Tout savoir sur : Nintendo ne vient-il pas de gâcher son arrivée sur mobile ?
Deux jeux de l’écosystème Nintendo sont actuellement sur smartphone : Pokemon Go, développé par Niantic Labs, et Super Mario Run, créé par DeNA. Les deux studios sont des habitués des jeux sur mobiles. Mais l’approche des deux licences est radicalement différente. D’un côté, Pokemon Go est un jeu purement freemium avec des achats intégrés pour acquérir des consommables virtuels. Une mécanique bien connue des joueurs qui rapporte beaucoup d’argent à ceux qui savent y faire.
Un ticket d'entrée trop élevé
De l’autre, Super Mario Run, sorti il y a une semaine sur iOS, est titre qui reprend un gameplay très casual gamer sur téléphone (celui des runners comme Rayman Jungle Run), mais s’appuie sur un modèle économique plus proche des consoles et des PC. L’application est une version d’essai et il faut payer un montant fixe pour débloquer toute l’expérience. Le prix est de 10 euros, sans aucun autre achat. Le prix est élevé, mais il est unique.

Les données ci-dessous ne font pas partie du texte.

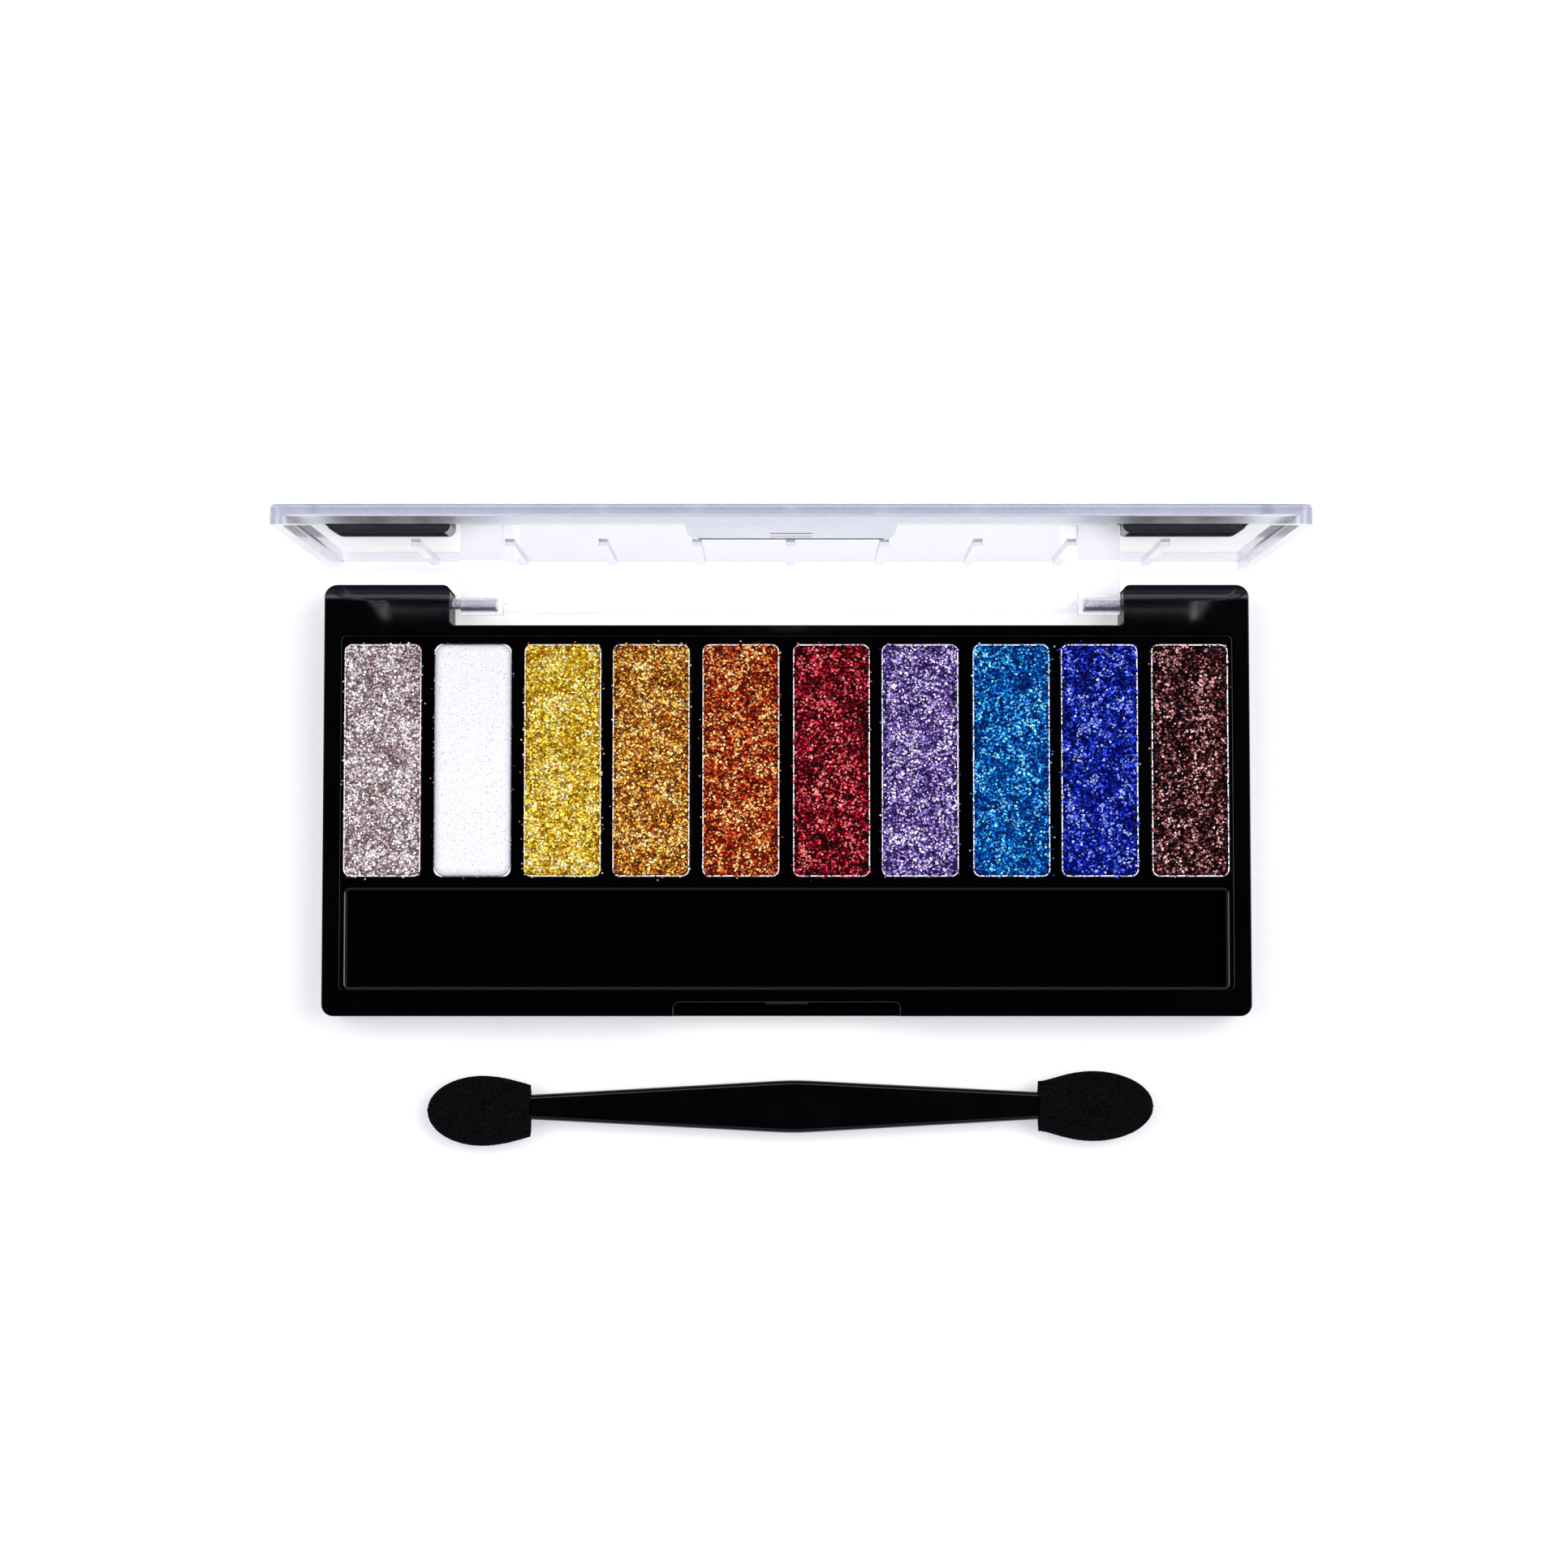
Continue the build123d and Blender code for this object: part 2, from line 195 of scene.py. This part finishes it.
def clear_lid():
    """Polished acrylic: a strong mirror at a glancing angle, lavender where light runs far inside it."""
    shader = Shader("clear_lid")
    shader.set(Base_Color=(0.9, 0.905, 0.94, 1), IOR=1.5, Transmission_Weight=1.0)
    shader.bump(shader.noise(45, detail=2), 0.00006, 0.12)
    mirror = shader.node("ShaderNodeBsdfGlossy")
    mirror.inputs["Color"].default_value = (0.86, 0.862, 0.885, 1)
    mirror.inputs["Roughness"].default_value = 0.02
    facing = shader.node("ShaderNodeLayerWeight")
    glancing = shader.ramp(facing.outputs["Facing"], [(0.76, grey(0)), (0.86, grey(0.96))])
    # The broad flat faces are the best polished; the walls between them are drafted and duller
    place = shader.node("ShaderNodeTexCoord")
    split = shader.node("ShaderNodeSeparateXYZ")
    shader.link(place.outputs["Normal"], split.inputs["Vector"])
    side = shader.node("ShaderNodeMath", operation="ABSOLUTE")
    shader.link(split.outputs["Y"], side.inputs[0])
    flat = shader.ramp(side.outputs["Value"], [(0.9, grey(0.15)), (0.97, grey(1))])
    haze = shader.ramp(side.outputs["Value"], [(0.9, grey(0.2)), (0.97, grey(0.02))])
    patches = shader.spread(shader.noise(220, detail=3), 0.5, 1.5)
    shader.link(shader.product(haze, patches), shader.surface.inputs["Roughness"])
    polished = shader.product(glancing, flat)
    glass = shader.mixed(polished, shader.surface.outputs["BSDF"], mirror.outputs["BSDF"])
    # Light from the lamps goes through it, so it casts no dark shadow
    path = shader.node("ShaderNodeLightPath")
    through = shader.node("ShaderNodeBsdfTransparent")
    through.inputs["Color"].default_value = (0.96, 0.96, 0.98, 1)
    lit = shader.mixed(path.outputs["Is Shadow Ray"], glass, through.outputs["BSDF"])
    shader.link(lit, shader.output.inputs["Surface"])
    depth = shader.node("ShaderNodeVolumeAbsorption")
    depth.inputs["Color"].default_value = (0.62, 0.66, 1.0, 1)
    depth.inputs["Density"].default_value = 7.0
    shader.link(depth.outputs["Volume"], shader.output.inputs["Volume"])
    return shader.material


def foam_black():
    shader = Shader("sponge_foam")
    shader.set(Roughness=1.0, Specular_IOR_Level=0.04)
    pores = shader.noise(3600, detail=4, roughness=0.75)
    # Dark in the dents of the pores: painted shade in the cells, over the foam's own near-black
    shader.link(shader.ramp(pores, [(0.4, (0.0003, 0.0003, 0.0004)), (0.7, (0.012, 0.0115, 0.014))]),
                shader.surface.inputs["Base Color"])
    shader.bump(pores, 0.0003, 1.0)
    return shader.material


def powder_base(name, shade):
    """The pressed powder between the flakes, darker towards the pan's wall: painted shade on its slope down.
    """
    shader = Shader(name)
    shader.set(Roughness=0.9, Specular_IOR_Level=0.03)
    grain = shader.noise(3800, detail=3, roughness=0.65)
    body, edge = shade["body"], shade["edge"]
    low, high = shade["grain"]
    middle = shader.ramp(grain, [(0.3, scaled(body, low)), (0.55, body), (0.8, scaled(body, high))])
    # Towards the wall the colour goes over to the edge colour, a painted shade on the slope
    blend = shader.node("ShaderNodeMix", data_type="RGBA")
    shader.link(shader.mark()["Z"], blend.inputs["Factor"])
    shader.link(middle, blend.inputs["A"])
    blend.inputs["B"].default_value = (*edge, 1)
    shader.link(blend.outputs["Result"], shader.surface.inputs["Base Color"])
    shader.bump(grain, 0.0001, shade["bump"])
    return shader.material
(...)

Depuis son lancement, Super Mario Run n’a pas eu totalement l’effet escompté, d’autant que le buzz qui l’a précédé a été pratiquement aussi important que celui de Pokemon Go. Selon des chiffres du cabinet d’étude Sensor Tower rapportés par Reuters, le taux de conversion des joueurs en acheteurs est de 8 % et l’application a rapporté 21 millions de dollars en quatre jours. Basiquement, les chiffres sont bons, mais beaucoup plus bas qu’espérés.
Une barrière pour protéger les parents ?
Car Super Mario Run a battu des records historiques de téléchargement : 40 millions en 4 jours, c’est largement au-dessus des 25 millions en 11 jours de Pokemon Go. L’impact de Super Mario Run aurait donc dû être fort. Et il ne le sera pas. D’autant plus que les notes reçues par l’application sur l’App Store sont excessivement basses : 2,5 sur 5. Deux raisons sont évoquées parmi les points de désapprobation : la nécessité d’être connectée en permanence (ce qui n’est pas toujours évident, même sur un mobile) et le prix du jeu. Notamment quand il est comparé au contenu offert. Les titres vendus à ce prix sur l’App Store ou sur le Play Store sont autrement plus ambitieux.
Pour se défendre face à cette critique, un porte-parole de Nintendo a expliqué le positionnement de la firme. Elle ne compare pas Super Mario Run aux autres titres premium comme Star Wars Knight of the Old Republic, Final Fantasy IX, Bully ou Minecraft (des jeux qui sont, au départ, sortis sur console ou PC). Elle le compare aux titres freemium auxquels s’adonnent les jeunes joueurs (le public de prédilection de Nintendo) : Candy Crush Saga, Clash of Clans, Rayman Adventures, Disney Magic Kingdoms ou même Pokemon Go. Des jeux où les achats intégrés peuvent valoir plus de 10 euros et qui peuvent se répéter indéfiniment. Nintendo explique ainsi que 10 euros est certes élevé, mais il « protège les parents » contre les désagréments des achats intégrés classiques. Bon...
Un vrai décalage
Selon nous, cette déclaration est symptomatique du fait que Nintendo souhaite préserver son modèle économique historique et n’a pas encore totalement saisi les composantes du jeu mobile actuel. Oui, les joueurs mobiles veulent essayer avant d’acheter. Mais non ils ne paieront pas 10 euros d’un coup. Ils préfèreront payer 10 euros par tranche de 1 euro tous les mois. Ils iront peut-être même jusqu’à payer 100 euros si l’intérêt est au rendez-vous. Et preuve en est que Nintendo n’a pas assimilé la mécanique économique du jeu mobile : la firme a confirmé qu’elle n’enrichirait pas le jeu de nouveaux mondes (mais seulement de quelques modes de jeu supplémentaires). Comme sur console, en fait...
Selon certains analystes interrogés par Reuters, toute cette histoire ne pourrait être qu’une simple opération marketing pour promouvoir sur mobile les licences de Nintendo présente sur console. Ce qui est une vraie possibilité. Mais la firme avait-elle vraiment besoin de cela ? Nous ne pensons pas. D’abord parce que les joueurs consoles sont aussi des joueurs sur mobile dont le comportement et les attentes évoluent en fonction de la plate-forme. Ensuite parce que la notoriété de Super Mario n’est pas à refaire. C’est juste un raté que nous attribuons d’ailleurs davantage à DeNA qui aurait dû apporter plus de conseils à son actionnaire principal. Espérons que ce dernier sera plus clairvoyant pour les prochains titres, Animal Crossing et Fire Emblem.